### What is asked
Your task is to quote, unchanged, only the lines from the one with "# One shared" through the one with "low, high = Vector((1e9,)", both ends included.
========
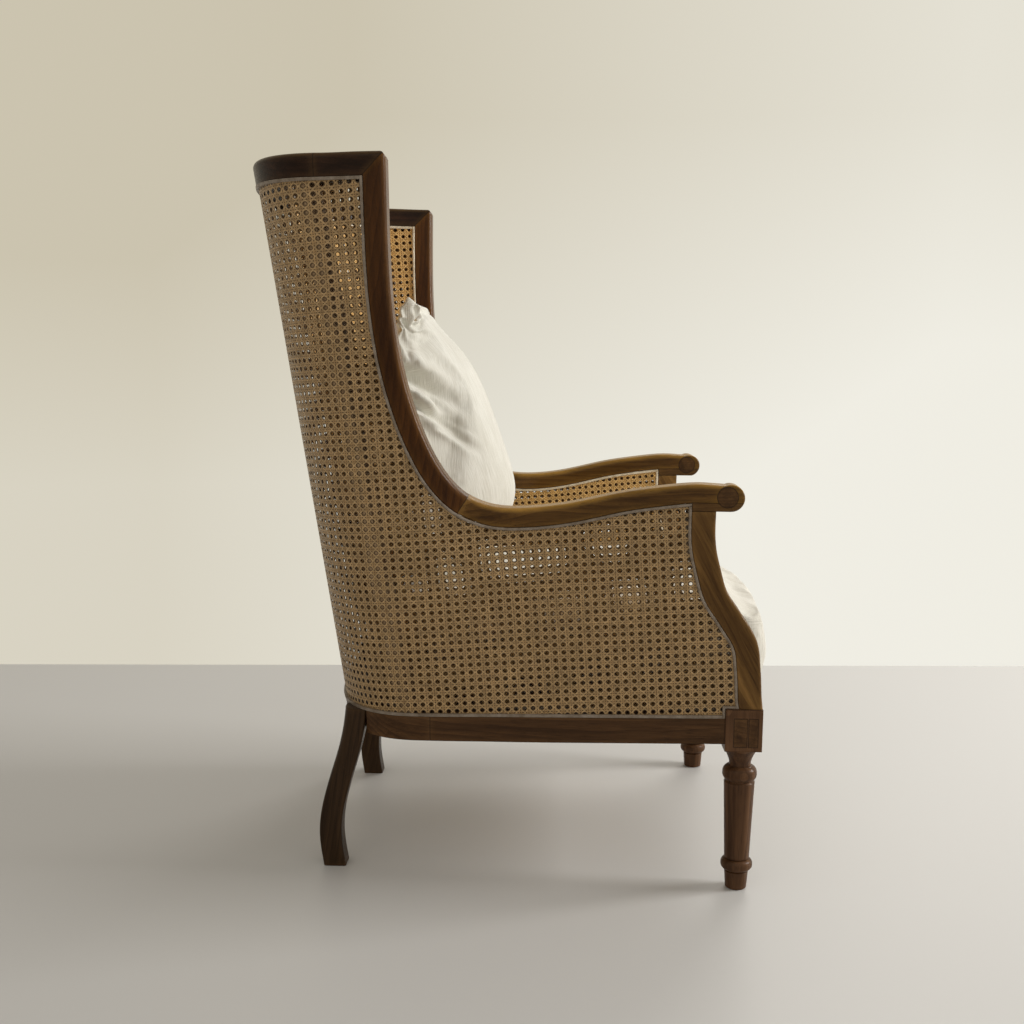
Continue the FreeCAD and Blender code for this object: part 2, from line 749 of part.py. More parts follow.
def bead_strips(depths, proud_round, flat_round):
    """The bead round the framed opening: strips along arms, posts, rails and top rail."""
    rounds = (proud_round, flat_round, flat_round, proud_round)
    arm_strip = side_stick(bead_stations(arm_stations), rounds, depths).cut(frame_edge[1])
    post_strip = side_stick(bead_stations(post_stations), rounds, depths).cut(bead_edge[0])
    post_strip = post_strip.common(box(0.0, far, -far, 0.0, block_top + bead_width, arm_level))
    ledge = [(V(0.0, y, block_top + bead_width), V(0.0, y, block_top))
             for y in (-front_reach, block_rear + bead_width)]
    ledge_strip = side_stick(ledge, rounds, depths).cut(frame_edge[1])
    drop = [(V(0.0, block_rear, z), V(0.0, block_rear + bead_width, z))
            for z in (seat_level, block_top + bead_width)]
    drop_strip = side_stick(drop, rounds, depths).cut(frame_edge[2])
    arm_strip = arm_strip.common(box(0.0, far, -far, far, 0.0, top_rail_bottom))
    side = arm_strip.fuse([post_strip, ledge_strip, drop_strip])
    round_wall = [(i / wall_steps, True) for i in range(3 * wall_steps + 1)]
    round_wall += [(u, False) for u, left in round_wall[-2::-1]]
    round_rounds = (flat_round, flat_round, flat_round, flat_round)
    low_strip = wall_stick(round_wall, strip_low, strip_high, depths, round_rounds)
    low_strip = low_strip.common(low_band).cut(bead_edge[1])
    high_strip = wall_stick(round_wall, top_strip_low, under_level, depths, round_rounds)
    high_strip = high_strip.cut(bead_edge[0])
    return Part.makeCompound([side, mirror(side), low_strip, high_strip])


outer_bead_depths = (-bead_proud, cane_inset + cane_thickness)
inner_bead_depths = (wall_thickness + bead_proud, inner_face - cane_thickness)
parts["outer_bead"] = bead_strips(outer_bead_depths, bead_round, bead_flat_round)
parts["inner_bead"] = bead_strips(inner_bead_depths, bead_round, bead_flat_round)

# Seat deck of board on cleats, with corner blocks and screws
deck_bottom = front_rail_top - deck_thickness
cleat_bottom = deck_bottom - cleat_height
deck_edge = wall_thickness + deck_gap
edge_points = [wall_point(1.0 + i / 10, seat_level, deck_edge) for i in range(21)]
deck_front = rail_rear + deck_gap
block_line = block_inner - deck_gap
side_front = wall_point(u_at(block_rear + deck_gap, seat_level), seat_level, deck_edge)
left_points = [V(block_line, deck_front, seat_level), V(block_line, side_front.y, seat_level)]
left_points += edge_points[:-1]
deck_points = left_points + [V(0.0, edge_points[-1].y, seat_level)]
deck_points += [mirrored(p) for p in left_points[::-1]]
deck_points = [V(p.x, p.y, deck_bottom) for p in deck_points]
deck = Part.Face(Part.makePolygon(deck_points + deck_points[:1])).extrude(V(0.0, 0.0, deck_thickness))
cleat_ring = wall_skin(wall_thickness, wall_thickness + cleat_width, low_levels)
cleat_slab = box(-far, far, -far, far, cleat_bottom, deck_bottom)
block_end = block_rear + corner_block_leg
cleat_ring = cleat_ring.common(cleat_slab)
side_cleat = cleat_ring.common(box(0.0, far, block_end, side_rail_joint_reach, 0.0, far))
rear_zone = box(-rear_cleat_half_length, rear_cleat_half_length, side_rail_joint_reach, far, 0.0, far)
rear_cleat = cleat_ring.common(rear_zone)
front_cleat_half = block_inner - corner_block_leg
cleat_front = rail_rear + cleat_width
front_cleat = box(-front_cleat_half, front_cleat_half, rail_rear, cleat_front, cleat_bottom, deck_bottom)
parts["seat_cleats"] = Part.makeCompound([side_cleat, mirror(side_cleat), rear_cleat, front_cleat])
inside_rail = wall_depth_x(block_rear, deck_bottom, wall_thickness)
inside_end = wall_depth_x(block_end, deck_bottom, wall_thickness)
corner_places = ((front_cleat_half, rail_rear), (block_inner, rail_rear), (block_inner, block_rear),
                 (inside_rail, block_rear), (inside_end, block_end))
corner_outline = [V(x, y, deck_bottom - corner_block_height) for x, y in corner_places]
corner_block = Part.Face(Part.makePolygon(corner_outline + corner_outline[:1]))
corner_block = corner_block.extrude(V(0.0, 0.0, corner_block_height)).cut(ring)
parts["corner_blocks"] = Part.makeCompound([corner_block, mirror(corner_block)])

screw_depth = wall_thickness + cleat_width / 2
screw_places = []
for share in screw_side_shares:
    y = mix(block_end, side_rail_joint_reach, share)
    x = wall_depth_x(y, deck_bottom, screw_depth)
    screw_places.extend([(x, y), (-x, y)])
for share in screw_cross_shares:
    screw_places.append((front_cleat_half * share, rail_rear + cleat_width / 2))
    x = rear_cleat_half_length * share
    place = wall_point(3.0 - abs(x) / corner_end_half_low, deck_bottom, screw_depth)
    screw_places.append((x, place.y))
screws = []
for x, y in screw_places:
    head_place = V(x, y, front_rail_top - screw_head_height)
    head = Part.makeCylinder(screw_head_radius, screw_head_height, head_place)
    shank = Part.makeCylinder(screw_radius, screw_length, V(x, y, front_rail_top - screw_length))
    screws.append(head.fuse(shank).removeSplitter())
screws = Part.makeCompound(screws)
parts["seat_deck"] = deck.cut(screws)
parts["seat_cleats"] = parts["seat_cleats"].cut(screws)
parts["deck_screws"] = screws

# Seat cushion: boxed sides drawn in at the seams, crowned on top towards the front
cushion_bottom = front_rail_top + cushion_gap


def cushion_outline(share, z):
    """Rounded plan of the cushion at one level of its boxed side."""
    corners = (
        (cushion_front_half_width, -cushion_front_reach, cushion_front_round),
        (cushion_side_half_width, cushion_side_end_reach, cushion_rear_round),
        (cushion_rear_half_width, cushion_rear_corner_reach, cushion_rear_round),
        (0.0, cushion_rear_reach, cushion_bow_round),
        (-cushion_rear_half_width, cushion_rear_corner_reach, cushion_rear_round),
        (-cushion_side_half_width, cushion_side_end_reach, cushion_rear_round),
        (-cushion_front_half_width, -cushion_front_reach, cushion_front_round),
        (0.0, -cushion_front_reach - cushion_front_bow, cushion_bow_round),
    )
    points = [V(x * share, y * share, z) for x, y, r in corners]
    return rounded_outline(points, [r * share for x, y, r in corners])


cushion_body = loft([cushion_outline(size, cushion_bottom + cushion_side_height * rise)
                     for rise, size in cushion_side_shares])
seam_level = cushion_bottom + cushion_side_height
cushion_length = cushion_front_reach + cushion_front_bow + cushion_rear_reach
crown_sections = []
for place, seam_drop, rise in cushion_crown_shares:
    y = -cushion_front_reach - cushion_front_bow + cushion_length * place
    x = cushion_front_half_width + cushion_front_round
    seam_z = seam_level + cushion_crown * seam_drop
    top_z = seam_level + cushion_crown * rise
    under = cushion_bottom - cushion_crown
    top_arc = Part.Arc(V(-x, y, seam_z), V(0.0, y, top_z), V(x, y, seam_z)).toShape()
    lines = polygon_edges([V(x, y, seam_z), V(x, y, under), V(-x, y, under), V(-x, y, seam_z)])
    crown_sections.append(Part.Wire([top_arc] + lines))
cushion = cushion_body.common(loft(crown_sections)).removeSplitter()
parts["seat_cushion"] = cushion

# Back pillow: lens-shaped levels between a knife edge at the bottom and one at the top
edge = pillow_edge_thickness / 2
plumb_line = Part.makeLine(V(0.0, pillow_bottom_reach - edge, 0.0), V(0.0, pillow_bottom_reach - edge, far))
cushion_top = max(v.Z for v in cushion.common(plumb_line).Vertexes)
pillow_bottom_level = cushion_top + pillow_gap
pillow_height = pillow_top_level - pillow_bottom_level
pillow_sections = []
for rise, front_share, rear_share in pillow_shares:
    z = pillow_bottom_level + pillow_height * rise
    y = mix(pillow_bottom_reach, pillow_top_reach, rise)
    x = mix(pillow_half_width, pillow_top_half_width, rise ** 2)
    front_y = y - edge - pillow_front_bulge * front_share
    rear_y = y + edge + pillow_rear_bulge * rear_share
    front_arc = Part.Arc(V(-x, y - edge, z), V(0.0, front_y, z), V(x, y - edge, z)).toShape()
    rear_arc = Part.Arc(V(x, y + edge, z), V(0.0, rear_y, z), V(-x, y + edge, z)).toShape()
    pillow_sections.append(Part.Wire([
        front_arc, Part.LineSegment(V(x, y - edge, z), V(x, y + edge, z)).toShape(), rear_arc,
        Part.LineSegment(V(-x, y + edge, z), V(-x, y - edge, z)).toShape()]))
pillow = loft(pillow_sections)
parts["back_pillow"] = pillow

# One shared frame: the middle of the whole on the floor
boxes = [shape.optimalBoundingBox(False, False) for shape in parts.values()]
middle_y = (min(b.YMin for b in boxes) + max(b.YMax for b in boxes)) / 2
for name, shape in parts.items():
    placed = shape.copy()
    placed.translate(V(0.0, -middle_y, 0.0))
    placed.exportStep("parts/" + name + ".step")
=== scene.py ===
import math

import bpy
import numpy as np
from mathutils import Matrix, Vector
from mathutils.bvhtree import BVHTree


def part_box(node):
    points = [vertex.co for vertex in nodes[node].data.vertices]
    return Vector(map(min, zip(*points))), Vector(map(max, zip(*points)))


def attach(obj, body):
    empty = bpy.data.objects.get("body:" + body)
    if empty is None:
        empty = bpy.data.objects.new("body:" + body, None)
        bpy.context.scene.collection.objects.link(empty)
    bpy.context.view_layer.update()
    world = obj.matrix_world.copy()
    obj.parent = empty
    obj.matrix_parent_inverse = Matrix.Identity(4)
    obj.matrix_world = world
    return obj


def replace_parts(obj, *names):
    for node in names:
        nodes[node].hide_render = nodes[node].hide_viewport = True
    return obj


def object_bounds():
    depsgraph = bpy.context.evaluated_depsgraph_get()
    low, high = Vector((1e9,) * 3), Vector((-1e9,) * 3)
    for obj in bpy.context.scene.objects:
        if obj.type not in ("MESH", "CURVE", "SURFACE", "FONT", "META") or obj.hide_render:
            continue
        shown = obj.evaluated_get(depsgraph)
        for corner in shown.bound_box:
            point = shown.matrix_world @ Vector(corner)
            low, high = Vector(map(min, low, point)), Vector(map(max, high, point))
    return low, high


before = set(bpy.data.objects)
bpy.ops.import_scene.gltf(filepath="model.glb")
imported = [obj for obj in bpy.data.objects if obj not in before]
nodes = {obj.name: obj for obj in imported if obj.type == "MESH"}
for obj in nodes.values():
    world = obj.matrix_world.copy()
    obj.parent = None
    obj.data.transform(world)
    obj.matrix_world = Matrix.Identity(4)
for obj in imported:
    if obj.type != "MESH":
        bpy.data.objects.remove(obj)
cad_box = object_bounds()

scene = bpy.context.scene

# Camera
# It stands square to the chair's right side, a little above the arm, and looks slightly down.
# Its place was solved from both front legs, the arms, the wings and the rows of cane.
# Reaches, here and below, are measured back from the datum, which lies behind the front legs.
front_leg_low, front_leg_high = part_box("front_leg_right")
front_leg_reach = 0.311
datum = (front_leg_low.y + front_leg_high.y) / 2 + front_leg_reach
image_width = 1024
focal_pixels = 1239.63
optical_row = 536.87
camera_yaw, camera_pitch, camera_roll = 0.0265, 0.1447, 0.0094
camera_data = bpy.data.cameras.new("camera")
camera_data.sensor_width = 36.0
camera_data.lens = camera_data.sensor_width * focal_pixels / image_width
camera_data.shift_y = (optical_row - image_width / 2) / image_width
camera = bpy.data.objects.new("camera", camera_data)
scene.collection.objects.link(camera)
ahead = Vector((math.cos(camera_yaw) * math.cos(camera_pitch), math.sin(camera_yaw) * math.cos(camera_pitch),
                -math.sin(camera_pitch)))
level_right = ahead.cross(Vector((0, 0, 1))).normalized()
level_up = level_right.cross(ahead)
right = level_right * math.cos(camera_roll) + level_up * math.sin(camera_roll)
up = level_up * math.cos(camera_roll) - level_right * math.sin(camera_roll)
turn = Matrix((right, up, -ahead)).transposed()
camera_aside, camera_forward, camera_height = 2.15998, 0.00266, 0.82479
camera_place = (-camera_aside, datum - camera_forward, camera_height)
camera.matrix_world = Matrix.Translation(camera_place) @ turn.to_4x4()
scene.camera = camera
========
### Task answer
# One shared frame: the middle of the whole on the floor
boxes = [shape.optimalBoundingBox(False, False) for shape in parts.values()]
middle_y = (min(b.YMin for b in boxes) + max(b.YMax for b in boxes)) / 2
for name, shape in parts.items():
    placed = shape.copy()
    placed.translate(V(0.0, -middle_y, 0.0))
    placed.exportStep("parts/" + name + ".step")
=== scene.py ===
import math

import bpy
import numpy as np
from mathutils import Matrix, Vector
from mathutils.bvhtree import BVHTree


def part_box(node):
    points = [vertex.co for vertex in nodes[node].data.vertices]
    return Vector(map(min, zip(*points))), Vector(map(max, zip(*points)))


def attach(obj, body):
    empty = bpy.data.objects.get("body:" + body)
    if empty is None:
        empty = bpy.data.objects.new("body:" + body, None)
        bpy.context.scene.collection.objects.link(empty)
    bpy.context.view_layer.update()
    world = obj.matrix_world.copy()
    obj.parent = empty
    obj.matrix_parent_inverse = Matrix.Identity(4)
    obj.matrix_world = world
    return obj


def replace_parts(obj, *names):
    for node in names:
        nodes[node].hide_render = nodes[node].hide_viewport = True
    return obj


def object_bounds():
    depsgraph = bpy.context.evaluated_depsgraph_get()
    low, high = Vector((1e9,) * 3), Vector((-1e9,) * 3)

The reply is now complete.